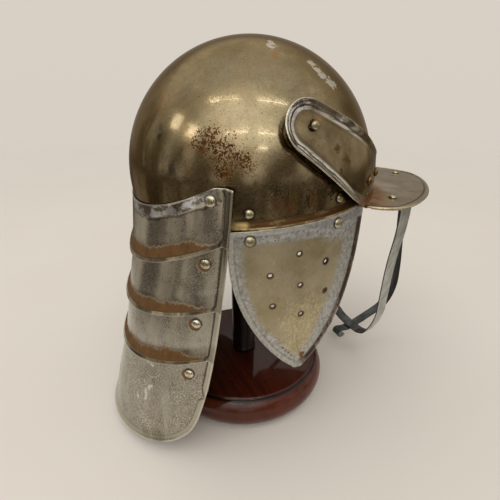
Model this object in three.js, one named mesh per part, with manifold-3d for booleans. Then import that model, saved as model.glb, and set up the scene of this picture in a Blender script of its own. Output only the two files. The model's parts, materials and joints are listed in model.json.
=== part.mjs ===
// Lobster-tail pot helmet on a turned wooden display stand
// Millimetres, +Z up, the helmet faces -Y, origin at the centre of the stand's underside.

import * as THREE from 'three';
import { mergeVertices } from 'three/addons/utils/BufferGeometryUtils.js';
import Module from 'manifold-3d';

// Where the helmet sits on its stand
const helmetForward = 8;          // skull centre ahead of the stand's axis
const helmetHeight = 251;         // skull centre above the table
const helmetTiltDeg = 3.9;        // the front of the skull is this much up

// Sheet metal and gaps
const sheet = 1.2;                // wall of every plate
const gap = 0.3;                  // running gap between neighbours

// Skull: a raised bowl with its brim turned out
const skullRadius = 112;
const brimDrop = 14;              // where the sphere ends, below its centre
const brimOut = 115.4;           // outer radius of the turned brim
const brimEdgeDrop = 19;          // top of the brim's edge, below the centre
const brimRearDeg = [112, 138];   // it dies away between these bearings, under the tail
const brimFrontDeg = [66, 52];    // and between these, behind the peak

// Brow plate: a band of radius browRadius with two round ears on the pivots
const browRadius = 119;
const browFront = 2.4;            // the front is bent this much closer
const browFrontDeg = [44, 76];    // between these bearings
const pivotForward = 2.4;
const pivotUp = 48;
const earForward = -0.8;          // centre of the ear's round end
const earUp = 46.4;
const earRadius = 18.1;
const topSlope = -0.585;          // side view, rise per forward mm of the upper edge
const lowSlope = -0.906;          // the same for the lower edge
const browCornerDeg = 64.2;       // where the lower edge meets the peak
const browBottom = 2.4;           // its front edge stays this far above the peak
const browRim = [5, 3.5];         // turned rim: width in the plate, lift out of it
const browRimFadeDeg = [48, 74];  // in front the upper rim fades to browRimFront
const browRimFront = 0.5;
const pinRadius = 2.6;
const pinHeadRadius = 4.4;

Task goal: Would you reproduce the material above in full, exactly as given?

Solution for this problem:
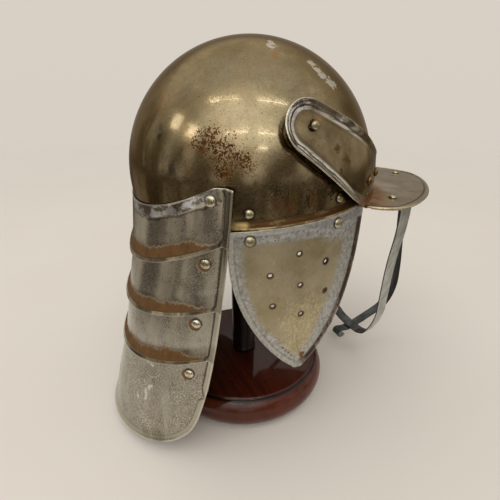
Model this object in three.js, one named mesh per part, with manifold-3d for booleans. Then import that model, saved as model.glb, and set up the scene of this picture in a Blender script of its own. Output only the two files. The model's parts, materials and joints are listed in model.json.
=== part.mjs ===
// Lobster-tail pot helmet on a turned wooden display stand
// Millimetres, +Z up, the helmet faces -Y, origin at the centre of the stand's underside.

import * as THREE from 'three';
import { mergeVertices } from 'three/addons/utils/BufferGeometryUtils.js';
import Module from 'manifold-3d';

// Where the helmet sits on its stand
const helmetForward = 8;          // skull centre ahead of the stand's axis
const helmetHeight = 251;         // skull centre above the table
const helmetTiltDeg = 3.9;        // the front of the skull is this much up

// Sheet metal and gaps
const sheet = 1.2;                // wall of every plate
const gap = 0.3;                  // running gap between neighbours

// Skull: a raised bowl with its brim turned out
const skullRadius = 112;
const brimDrop = 14;              // where the sphere ends, below its centre
const brimOut = 115.4;           // outer radius of the turned brim
const brimEdgeDrop = 19;          // top of the brim's edge, below the centre
const brimRearDeg = [112, 138];   // it dies away between these bearings, under the tail
const brimFrontDeg = [66, 52];    // and between these, behind the peak

// Brow plate: a band of radius browRadius with two round ears on the pivots
const browRadius = 119;
const browFront = 2.4;            // the front is bent this much closer
const browFrontDeg = [44, 76];    // between these bearings
const pivotForward = 2.4;
const pivotUp = 48;
const earForward = -0.8;          // centre of the ear's round end
const earUp = 46.4;
const earRadius = 18.1;
const topSlope = -0.585;          // side view, rise per forward mm of the upper edge
const lowSlope = -0.906;          // the same for the lower edge
const browCornerDeg = 64.2;       // where the lower edge meets the peak
const browBottom = 2.4;           // its front edge stays this far above the peak
const browRim = [5, 3.5];         // turned rim: width in the plate, lift out of it
const browRimFadeDeg = [48, 74];  // in front the upper rim fades to browRimFront
const browRimFront = 0.5;
const pinRadius = 2.6;
const pinHeadRadius = 4.4;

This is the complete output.